Object data in JSON:

* START *

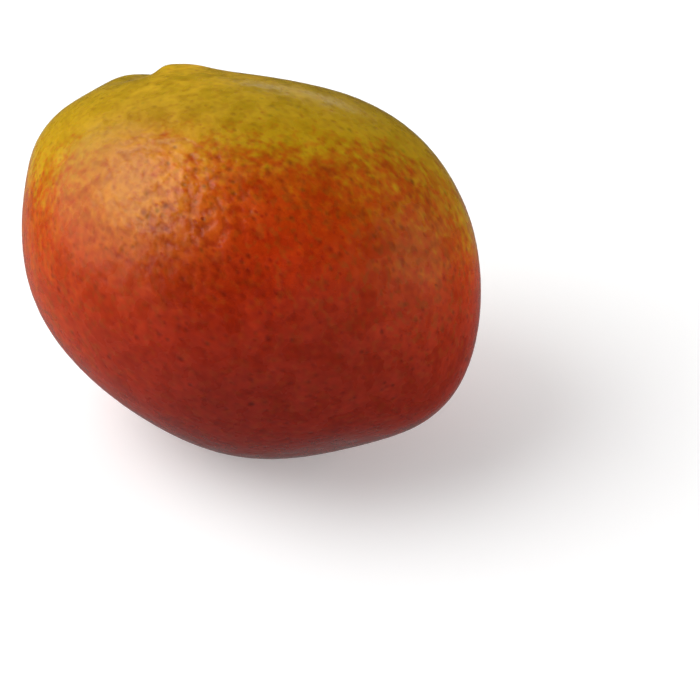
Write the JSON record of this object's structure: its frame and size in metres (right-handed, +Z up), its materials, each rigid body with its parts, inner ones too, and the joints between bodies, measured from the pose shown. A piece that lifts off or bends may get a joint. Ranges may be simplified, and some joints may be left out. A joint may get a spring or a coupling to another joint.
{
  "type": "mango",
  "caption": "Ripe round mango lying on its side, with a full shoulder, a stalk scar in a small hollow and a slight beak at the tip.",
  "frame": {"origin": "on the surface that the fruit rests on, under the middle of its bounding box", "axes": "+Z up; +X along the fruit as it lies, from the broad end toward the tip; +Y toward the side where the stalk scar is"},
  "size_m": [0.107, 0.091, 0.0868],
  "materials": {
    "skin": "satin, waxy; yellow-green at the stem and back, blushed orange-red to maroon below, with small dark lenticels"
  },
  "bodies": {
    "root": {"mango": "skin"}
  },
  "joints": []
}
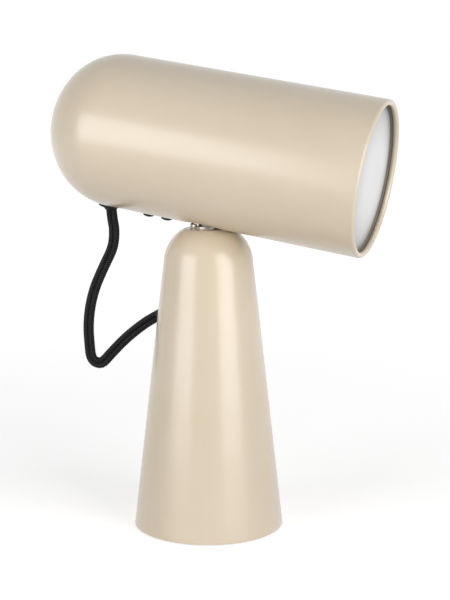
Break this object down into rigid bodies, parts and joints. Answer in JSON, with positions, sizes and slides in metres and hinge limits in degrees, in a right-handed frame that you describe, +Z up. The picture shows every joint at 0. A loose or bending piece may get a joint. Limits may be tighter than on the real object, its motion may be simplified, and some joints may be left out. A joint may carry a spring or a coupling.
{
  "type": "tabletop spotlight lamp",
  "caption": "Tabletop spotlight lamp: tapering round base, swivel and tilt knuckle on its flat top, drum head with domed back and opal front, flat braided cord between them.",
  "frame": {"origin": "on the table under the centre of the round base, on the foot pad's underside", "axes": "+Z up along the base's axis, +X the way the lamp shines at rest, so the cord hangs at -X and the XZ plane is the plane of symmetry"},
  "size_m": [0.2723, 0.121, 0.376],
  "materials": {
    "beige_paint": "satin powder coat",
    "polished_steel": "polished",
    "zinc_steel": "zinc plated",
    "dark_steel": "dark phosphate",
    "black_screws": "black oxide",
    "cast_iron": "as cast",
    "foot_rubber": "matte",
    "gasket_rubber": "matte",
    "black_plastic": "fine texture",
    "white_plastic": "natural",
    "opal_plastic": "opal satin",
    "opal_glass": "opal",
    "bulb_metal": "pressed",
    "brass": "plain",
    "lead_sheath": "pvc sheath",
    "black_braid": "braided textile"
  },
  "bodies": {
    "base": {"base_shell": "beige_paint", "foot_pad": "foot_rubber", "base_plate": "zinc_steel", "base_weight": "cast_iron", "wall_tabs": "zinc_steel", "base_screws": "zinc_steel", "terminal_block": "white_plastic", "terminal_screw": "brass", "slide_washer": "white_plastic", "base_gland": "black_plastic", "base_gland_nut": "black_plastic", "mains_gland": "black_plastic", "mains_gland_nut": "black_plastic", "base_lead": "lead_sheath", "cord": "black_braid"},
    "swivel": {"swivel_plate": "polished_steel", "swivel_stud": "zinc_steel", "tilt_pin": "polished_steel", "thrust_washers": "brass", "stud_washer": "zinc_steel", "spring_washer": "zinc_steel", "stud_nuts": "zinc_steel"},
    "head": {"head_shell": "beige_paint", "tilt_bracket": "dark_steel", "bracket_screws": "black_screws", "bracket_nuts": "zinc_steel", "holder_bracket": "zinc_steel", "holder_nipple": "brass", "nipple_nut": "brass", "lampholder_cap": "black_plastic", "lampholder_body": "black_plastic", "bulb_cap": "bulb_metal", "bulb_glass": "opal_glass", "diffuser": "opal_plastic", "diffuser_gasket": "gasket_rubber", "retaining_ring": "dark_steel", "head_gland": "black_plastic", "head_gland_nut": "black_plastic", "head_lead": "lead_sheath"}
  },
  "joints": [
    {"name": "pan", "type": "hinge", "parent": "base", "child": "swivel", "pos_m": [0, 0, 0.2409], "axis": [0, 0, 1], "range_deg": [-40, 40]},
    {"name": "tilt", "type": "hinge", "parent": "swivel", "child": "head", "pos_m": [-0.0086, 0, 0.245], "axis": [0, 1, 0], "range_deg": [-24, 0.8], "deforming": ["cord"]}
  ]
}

* END *

TASK BRIEF »
Restate the whole listing exactly, leaving out nothing.

EXPECTED OUTPUT »
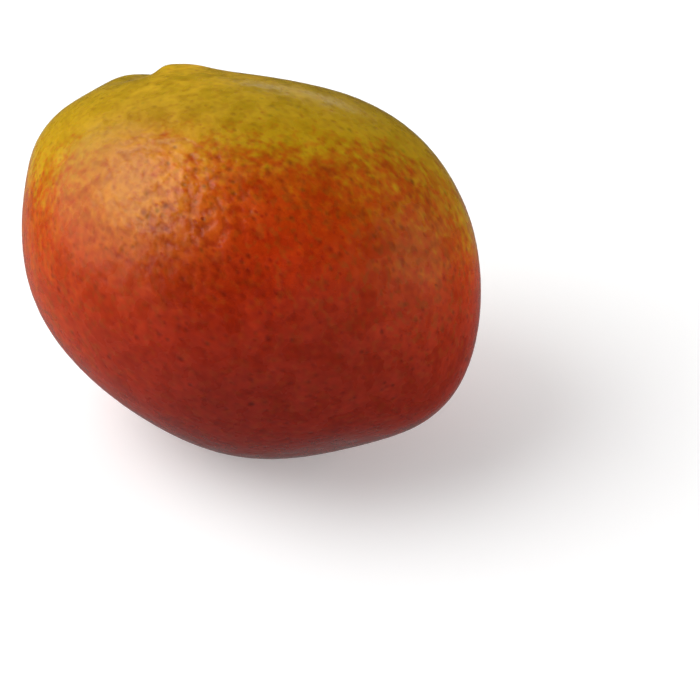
Write the JSON record of this object's structure: its frame and size in metres (right-handed, +Z up), its materials, each rigid body with its parts, inner ones too, and the joints between bodies, measured from the pose shown. A piece that lifts off or bends may get a joint. Ranges may be simplified, and some joints may be left out. A joint may get a spring or a coupling to another joint.
{
  "type": "mango",
  "caption": "Ripe round mango lying on its side, with a full shoulder, a stalk scar in a small hollow and a slight beak at the tip.",
  "frame": {"origin": "on the surface that the fruit rests on, under the middle of its bounding box", "axes": "+Z up; +X along the fruit as it lies, from the broad end toward the tip; +Y toward the side where the stalk scar is"},
  "size_m": [0.107, 0.091, 0.0868],
  "materials": {
    "skin": "satin, waxy; yellow-green at the stem and back, blushed orange-red to maroon below, with small dark lenticels"
  },
  "bodies": {
    "root": {"mango": "skin"}
  },
  "joints": []
}
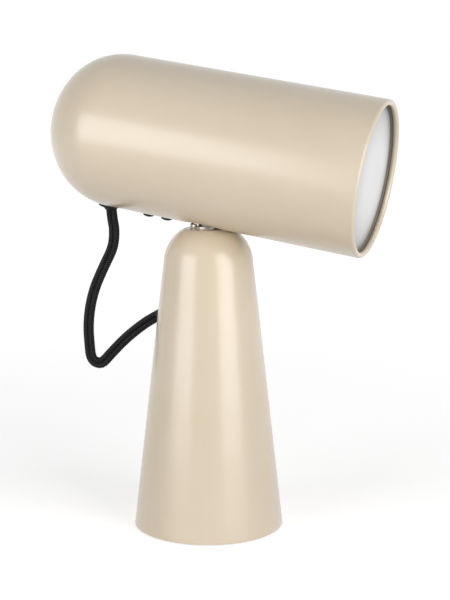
Break this object down into rigid bodies, parts and joints. Answer in JSON, with positions, sizes and slides in metres and hinge limits in degrees, in a right-handed frame that you describe, +Z up. The picture shows every joint at 0. A loose or bending piece may get a joint. Limits may be tighter than on the real object, its motion may be simplified, and some joints may be left out. A joint may carry a spring or a coupling.
{
  "type": "tabletop spotlight lamp",
  "caption": "Tabletop spotlight lamp: tapering round base, swivel and tilt knuckle on its flat top, drum head with domed back and opal front, flat braided cord between them.",
  "frame": {"origin": "on the table under the centre of the round base, on the foot pad's underside", "axes": "+Z up along the base's axis, +X the way the lamp shines at rest, so the cord hangs at -X and the XZ plane is the plane of symmetry"},
  "size_m": [0.2723, 0.121, 0.376],
  "materials": {
    "beige_paint": "satin powder coat",
    "polished_steel": "polished",
    "zinc_steel": "zinc plated",
    "dark_steel": "dark phosphate",
    "black_screws": "black oxide",
    "cast_iron": "as cast",
    "foot_rubber": "matte",
    "gasket_rubber": "matte",
    "black_plastic": "fine texture",
    "white_plastic": "natural",
    "opal_plastic": "opal satin",
    "opal_glass": "opal",
    "bulb_metal": "pressed",
    "brass": "plain",
    "lead_sheath": "pvc sheath",
    "black_braid": "braided textile"
  },
  "bodies": {
    "base": {"base_shell": "beige_paint", "foot_pad": "foot_rubber", "base_plate": "zinc_steel", "base_weight": "cast_iron", "wall_tabs": "zinc_steel", "base_screws": "zinc_steel", "terminal_block": "white_plastic", "terminal_screw": "brass", "slide_washer": "white_plastic", "base_gland": "black_plastic", "base_gland_nut": "black_plastic", "mains_gland": "black_plastic", "mains_gland_nut": "black_plastic", "base_lead": "lead_sheath", "cord": "black_braid"},
    "swivel": {"swivel_plate": "polished_steel", "swivel_stud": "zinc_steel", "tilt_pin": "polished_steel", "thrust_washers": "brass", "stud_washer": "zinc_steel", "spring_washer": "zinc_steel", "stud_nuts": "zinc_steel"},
    "head": {"head_shell": "beige_paint", "tilt_bracket": "dark_steel", "bracket_screws": "black_screws", "bracket_nuts": "zinc_steel", "holder_bracket": "zinc_steel", "holder_nipple": "brass", "nipple_nut": "brass", "lampholder_cap": "black_plastic", "lampholder_body": "black_plastic", "bulb_cap": "bulb_metal", "bulb_glass": "opal_glass", "diffuser": "opal_plastic", "diffuser_gasket": "gasket_rubber", "retaining_ring": "dark_steel", "head_gland": "black_plastic", "head_gland_nut": "black_plastic", "head_lead": "lead_sheath"}
  },
  "joints": [
    {"name": "pan", "type": "hinge", "parent": "base", "child": "swivel", "pos_m": [0, 0, 0.2409], "axis": [0, 0, 1], "range_deg": [-40, 40]},
    {"name": "tilt", "type": "hinge", "parent": "swivel", "child": "head", "pos_m": [-0.0086, 0, 0.245], "axis": [0, 1, 0], "range_deg": [-24, 0.8], "deforming": ["cord"]}
  ]
}